Entries with model source code:
— START —

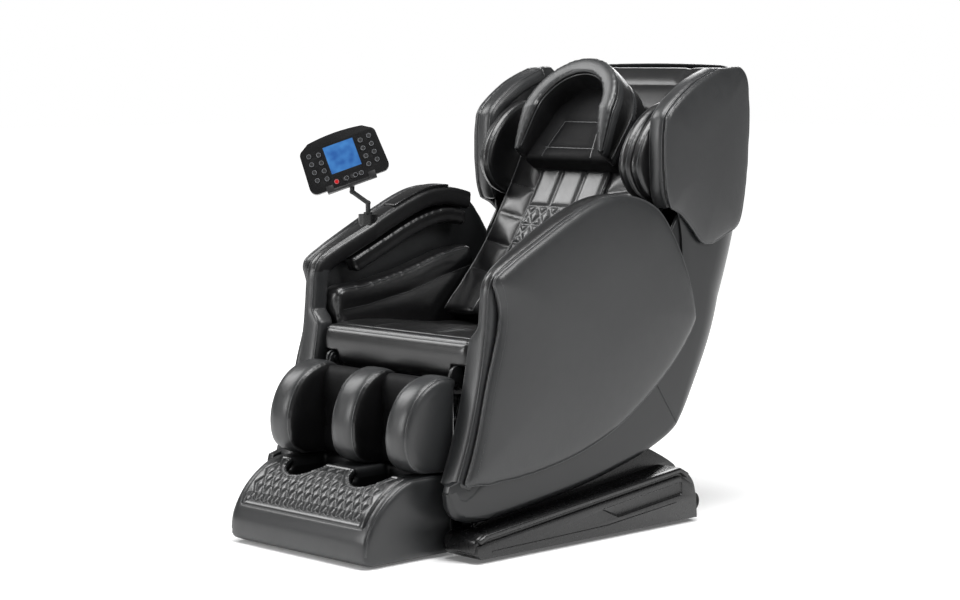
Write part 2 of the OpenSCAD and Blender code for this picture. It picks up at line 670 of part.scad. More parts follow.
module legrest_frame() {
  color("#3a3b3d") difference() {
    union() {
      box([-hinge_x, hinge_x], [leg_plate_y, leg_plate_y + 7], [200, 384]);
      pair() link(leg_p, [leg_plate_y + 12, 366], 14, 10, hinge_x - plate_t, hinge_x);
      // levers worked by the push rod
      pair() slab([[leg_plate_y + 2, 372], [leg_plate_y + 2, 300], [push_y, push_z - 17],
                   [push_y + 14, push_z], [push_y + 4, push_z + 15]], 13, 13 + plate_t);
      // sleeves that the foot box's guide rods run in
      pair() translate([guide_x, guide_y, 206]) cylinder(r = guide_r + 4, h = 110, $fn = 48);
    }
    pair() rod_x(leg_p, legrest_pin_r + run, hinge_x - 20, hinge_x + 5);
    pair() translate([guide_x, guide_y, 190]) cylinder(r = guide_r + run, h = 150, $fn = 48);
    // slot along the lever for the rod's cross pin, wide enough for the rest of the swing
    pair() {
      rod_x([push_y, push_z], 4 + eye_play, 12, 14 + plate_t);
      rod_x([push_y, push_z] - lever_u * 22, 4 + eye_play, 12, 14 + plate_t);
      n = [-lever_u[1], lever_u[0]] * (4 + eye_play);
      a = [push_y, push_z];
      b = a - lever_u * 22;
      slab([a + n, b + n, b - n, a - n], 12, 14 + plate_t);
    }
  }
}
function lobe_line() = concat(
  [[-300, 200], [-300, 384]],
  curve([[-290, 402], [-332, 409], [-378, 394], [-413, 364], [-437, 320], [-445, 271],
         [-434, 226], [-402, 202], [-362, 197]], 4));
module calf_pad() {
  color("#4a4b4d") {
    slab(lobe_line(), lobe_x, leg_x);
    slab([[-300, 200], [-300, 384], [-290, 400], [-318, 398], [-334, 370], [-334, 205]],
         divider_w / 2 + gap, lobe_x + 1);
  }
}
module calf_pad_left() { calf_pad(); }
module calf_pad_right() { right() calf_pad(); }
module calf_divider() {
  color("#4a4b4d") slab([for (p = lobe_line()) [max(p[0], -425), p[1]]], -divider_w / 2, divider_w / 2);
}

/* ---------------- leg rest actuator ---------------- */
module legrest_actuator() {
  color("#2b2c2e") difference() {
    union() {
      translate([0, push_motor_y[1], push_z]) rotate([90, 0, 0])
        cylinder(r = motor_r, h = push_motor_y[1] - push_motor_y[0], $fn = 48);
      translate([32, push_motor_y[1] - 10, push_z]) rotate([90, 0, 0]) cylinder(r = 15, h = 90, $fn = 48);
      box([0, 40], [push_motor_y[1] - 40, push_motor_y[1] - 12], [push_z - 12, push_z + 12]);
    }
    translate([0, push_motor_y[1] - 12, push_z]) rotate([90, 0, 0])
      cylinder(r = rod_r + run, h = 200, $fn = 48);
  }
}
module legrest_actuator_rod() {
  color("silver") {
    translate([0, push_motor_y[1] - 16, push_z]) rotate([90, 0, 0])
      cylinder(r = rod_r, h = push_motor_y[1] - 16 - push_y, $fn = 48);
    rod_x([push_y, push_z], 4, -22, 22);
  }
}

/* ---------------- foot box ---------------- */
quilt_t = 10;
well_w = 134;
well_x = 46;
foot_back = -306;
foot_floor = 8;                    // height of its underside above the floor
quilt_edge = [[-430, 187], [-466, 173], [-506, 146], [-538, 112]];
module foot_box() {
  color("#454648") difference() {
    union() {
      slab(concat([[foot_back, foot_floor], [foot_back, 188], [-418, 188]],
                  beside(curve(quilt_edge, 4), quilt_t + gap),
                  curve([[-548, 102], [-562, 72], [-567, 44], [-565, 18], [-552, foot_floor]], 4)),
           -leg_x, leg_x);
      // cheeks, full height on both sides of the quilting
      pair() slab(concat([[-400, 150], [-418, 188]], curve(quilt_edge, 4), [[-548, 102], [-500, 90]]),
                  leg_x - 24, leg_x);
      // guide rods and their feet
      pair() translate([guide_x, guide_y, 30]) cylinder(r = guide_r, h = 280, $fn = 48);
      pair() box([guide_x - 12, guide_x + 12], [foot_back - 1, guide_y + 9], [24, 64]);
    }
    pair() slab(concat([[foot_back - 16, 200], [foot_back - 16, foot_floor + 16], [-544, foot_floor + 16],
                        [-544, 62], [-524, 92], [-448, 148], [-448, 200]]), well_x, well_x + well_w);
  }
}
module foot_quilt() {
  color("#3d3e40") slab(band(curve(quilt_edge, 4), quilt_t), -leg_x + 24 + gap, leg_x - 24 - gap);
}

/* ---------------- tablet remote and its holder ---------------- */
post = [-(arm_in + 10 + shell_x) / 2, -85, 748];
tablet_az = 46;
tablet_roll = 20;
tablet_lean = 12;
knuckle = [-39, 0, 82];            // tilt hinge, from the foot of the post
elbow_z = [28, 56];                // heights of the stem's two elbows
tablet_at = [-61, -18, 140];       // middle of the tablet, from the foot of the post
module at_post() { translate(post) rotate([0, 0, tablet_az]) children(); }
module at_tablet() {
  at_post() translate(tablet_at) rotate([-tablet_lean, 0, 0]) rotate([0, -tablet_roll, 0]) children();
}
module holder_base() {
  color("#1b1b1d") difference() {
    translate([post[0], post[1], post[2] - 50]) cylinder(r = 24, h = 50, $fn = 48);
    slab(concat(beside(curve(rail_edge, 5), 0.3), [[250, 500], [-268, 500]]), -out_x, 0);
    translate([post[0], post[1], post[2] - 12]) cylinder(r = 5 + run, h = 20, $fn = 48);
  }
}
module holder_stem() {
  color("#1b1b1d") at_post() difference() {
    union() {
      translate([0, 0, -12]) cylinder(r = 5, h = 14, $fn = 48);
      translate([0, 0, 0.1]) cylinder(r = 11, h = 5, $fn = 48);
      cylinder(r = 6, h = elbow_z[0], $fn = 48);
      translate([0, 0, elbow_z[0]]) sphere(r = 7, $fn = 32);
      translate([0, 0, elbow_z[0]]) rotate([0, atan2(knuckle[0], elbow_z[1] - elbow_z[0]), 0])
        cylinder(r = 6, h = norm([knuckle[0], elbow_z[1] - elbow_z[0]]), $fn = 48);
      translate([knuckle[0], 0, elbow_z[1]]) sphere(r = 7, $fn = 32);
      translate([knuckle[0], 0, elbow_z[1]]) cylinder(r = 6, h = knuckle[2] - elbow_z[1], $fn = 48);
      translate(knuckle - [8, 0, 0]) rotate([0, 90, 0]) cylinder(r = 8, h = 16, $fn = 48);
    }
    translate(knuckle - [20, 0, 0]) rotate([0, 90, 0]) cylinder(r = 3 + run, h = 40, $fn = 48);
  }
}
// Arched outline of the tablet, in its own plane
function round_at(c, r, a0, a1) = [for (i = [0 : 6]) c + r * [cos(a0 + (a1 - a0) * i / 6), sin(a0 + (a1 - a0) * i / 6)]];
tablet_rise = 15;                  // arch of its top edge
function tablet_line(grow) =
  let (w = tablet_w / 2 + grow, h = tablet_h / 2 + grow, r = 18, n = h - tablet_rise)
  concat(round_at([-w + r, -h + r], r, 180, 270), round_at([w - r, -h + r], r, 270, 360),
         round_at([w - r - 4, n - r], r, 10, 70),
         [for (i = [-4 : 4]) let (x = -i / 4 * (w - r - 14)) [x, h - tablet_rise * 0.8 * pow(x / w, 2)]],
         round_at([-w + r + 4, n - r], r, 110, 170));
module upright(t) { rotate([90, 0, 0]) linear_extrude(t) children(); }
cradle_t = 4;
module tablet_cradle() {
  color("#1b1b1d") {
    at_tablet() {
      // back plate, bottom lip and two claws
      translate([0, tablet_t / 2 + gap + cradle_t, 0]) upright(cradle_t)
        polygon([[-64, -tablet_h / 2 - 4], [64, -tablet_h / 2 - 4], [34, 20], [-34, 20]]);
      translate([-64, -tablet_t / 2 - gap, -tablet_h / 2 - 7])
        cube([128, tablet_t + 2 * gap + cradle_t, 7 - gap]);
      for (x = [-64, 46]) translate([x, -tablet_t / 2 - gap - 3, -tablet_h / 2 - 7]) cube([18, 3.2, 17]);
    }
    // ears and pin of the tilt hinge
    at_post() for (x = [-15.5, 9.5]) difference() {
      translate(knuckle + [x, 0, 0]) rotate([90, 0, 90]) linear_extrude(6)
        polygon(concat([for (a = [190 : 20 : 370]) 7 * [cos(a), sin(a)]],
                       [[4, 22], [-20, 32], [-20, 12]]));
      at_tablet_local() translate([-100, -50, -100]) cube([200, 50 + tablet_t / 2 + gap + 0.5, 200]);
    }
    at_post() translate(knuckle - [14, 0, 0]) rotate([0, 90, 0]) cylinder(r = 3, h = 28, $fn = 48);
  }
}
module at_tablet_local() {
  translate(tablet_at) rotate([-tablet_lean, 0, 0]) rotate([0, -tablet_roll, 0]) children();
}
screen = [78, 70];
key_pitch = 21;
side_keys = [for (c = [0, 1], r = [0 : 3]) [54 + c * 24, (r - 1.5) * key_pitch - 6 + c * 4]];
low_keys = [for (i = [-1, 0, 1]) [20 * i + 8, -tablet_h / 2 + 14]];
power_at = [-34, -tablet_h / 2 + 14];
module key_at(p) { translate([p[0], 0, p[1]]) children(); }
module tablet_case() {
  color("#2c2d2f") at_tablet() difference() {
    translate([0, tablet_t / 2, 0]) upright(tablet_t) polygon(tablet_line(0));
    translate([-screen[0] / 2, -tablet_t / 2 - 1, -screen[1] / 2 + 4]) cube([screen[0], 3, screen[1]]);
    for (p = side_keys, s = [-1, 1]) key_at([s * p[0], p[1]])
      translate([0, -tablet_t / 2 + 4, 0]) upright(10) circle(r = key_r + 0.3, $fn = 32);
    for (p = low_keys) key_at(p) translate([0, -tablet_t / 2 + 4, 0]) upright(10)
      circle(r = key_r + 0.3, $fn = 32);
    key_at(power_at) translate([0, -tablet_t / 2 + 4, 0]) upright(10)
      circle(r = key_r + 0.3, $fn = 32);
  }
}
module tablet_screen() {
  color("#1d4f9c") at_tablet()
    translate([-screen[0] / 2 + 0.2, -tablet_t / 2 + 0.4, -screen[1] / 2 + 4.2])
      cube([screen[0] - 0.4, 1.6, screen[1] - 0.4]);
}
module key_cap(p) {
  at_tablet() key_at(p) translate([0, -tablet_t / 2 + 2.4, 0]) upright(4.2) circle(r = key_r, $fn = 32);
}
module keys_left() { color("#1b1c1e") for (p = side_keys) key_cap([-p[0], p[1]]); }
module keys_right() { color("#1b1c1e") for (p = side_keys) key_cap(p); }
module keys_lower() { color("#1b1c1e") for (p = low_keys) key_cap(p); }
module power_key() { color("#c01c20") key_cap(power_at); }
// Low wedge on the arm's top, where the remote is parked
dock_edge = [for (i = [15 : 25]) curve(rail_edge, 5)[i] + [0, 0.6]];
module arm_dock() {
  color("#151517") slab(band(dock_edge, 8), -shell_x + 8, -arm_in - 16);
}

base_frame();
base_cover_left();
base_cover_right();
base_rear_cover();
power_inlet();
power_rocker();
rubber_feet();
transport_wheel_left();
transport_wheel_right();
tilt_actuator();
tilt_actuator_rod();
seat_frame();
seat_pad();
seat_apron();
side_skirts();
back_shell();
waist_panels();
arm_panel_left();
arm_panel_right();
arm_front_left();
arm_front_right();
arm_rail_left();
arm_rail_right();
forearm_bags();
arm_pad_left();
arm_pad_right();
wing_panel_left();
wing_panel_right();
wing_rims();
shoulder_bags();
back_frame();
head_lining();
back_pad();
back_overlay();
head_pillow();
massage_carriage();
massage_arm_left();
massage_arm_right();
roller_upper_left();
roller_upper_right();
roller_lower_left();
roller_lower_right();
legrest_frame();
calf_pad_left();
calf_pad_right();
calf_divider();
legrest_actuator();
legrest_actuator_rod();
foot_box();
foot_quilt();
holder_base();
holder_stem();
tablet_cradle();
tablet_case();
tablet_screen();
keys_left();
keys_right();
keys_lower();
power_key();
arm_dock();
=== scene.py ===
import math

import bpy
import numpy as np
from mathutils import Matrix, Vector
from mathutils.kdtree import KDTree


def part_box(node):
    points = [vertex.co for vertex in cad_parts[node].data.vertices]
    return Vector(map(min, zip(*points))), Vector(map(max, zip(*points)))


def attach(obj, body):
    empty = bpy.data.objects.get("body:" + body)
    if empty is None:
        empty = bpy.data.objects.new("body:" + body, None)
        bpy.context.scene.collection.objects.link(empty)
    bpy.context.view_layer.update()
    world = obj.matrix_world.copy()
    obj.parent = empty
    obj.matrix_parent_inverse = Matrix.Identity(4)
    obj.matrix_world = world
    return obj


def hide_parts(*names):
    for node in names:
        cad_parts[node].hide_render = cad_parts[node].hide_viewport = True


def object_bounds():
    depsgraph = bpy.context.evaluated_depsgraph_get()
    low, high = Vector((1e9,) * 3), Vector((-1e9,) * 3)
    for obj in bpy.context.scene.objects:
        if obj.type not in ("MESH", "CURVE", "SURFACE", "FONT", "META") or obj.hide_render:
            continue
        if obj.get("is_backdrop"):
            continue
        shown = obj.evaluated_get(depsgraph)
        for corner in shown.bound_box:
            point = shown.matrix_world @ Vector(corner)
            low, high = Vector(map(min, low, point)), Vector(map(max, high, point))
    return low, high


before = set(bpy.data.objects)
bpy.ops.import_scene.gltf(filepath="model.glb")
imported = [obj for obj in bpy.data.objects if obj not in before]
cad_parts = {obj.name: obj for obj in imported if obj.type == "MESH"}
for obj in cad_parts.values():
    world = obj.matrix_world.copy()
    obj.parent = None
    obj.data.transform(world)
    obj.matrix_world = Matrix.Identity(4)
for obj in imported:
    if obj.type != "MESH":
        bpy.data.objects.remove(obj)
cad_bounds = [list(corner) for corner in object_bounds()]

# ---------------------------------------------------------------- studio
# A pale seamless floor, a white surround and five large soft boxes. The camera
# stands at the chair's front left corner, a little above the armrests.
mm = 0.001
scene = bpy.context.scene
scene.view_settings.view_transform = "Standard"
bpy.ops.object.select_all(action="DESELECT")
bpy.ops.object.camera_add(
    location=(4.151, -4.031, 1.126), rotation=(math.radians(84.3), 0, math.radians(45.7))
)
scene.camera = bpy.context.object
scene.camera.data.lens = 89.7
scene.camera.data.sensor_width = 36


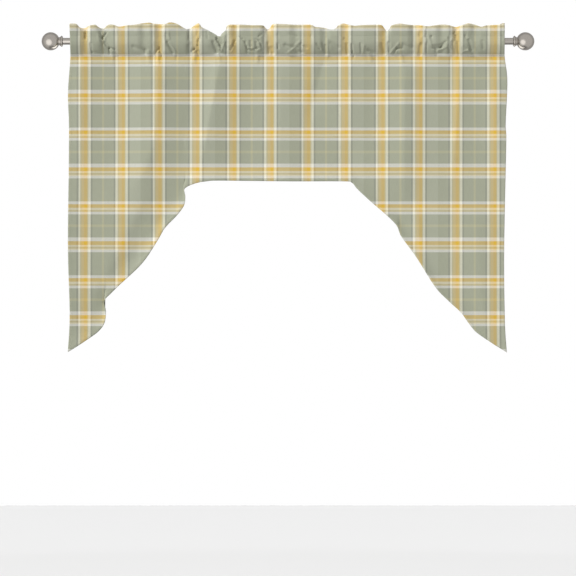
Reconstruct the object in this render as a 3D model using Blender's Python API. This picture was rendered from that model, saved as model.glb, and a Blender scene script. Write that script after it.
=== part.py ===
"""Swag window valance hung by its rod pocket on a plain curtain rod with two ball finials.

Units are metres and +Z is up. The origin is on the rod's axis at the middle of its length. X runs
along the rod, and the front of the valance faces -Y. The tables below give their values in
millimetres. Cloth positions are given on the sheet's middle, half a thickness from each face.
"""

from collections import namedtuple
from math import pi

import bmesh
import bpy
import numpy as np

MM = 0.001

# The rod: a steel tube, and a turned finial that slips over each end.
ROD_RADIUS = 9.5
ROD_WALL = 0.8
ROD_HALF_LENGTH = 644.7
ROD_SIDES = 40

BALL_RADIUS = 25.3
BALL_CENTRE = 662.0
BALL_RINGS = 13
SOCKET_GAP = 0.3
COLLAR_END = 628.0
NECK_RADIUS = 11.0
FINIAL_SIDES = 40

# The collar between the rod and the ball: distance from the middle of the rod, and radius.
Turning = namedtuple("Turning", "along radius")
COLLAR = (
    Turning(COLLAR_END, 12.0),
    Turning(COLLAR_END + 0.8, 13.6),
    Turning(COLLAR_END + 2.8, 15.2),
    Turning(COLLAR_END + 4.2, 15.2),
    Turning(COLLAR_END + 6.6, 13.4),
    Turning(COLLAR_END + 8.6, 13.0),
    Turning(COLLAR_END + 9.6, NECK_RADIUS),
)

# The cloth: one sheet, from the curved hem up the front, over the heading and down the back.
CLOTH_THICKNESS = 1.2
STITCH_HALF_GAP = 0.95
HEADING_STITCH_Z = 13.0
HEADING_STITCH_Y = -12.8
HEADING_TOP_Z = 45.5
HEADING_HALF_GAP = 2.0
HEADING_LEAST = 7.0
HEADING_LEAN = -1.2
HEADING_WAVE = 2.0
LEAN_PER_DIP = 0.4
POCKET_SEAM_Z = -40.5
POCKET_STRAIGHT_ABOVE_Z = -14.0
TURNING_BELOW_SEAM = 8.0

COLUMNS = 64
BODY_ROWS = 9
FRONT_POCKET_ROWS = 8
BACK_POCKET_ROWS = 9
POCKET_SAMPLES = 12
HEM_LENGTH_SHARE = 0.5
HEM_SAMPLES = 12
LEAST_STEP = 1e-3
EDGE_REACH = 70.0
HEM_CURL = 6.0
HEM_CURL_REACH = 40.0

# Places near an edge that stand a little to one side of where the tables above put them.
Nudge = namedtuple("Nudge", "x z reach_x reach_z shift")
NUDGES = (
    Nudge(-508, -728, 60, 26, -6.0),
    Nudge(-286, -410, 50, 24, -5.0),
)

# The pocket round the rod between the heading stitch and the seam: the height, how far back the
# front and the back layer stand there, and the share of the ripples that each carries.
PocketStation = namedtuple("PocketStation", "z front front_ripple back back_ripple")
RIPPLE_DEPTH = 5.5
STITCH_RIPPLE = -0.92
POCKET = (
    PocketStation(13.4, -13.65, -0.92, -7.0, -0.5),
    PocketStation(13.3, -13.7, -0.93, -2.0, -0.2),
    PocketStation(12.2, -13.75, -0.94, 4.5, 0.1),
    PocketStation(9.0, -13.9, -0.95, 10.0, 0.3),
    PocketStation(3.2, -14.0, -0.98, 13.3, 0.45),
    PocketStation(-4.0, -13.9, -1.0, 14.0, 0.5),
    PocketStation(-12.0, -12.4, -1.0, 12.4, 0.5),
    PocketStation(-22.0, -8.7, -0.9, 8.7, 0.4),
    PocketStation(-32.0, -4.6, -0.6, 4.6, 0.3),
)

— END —

Begin at the line that has "zip(*points))), Vector(map(max, zip(*points)))", stop after the line that has "obj.data.transform(world)", and repeat exactly those lines, nothing more.

▸ **Full output**
    return Vector(map(min, zip(*points))), Vector(map(max, zip(*points)))


def attach(obj, body):
    empty = bpy.data.objects.get("body:" + body)
    if empty is None:
        empty = bpy.data.objects.new("body:" + body, None)
        bpy.context.scene.collection.objects.link(empty)
    bpy.context.view_layer.update()
    world = obj.matrix_world.copy()
    obj.parent = empty
    obj.matrix_parent_inverse = Matrix.Identity(4)
    obj.matrix_world = world
    return obj


def hide_parts(*names):
    for node in names:
        cad_parts[node].hide_render = cad_parts[node].hide_viewport = True


def object_bounds():
    depsgraph = bpy.context.evaluated_depsgraph_get()
    low, high = Vector((1e9,) * 3), Vector((-1e9,) * 3)
    for obj in bpy.context.scene.objects:
        if obj.type not in ("MESH", "CURVE", "SURFACE", "FONT", "META") or obj.hide_render:
            continue
        if obj.get("is_backdrop"):
            continue
        shown = obj.evaluated_get(depsgraph)
        for corner in shown.bound_box:
            point = shown.matrix_world @ Vector(corner)
            low, high = Vector(map(min, low, point)), Vector(map(max, high, point))
    return low, high


before = set(bpy.data.objects)
bpy.ops.import_scene.gltf(filepath="model.glb")
imported = [obj for obj in bpy.data.objects if obj not in before]
cad_parts = {obj.name: obj for obj in imported if obj.type == "MESH"}
for obj in cad_parts.values():
    world = obj.matrix_world.copy()
    obj.parent = None
    obj.data.transform(world)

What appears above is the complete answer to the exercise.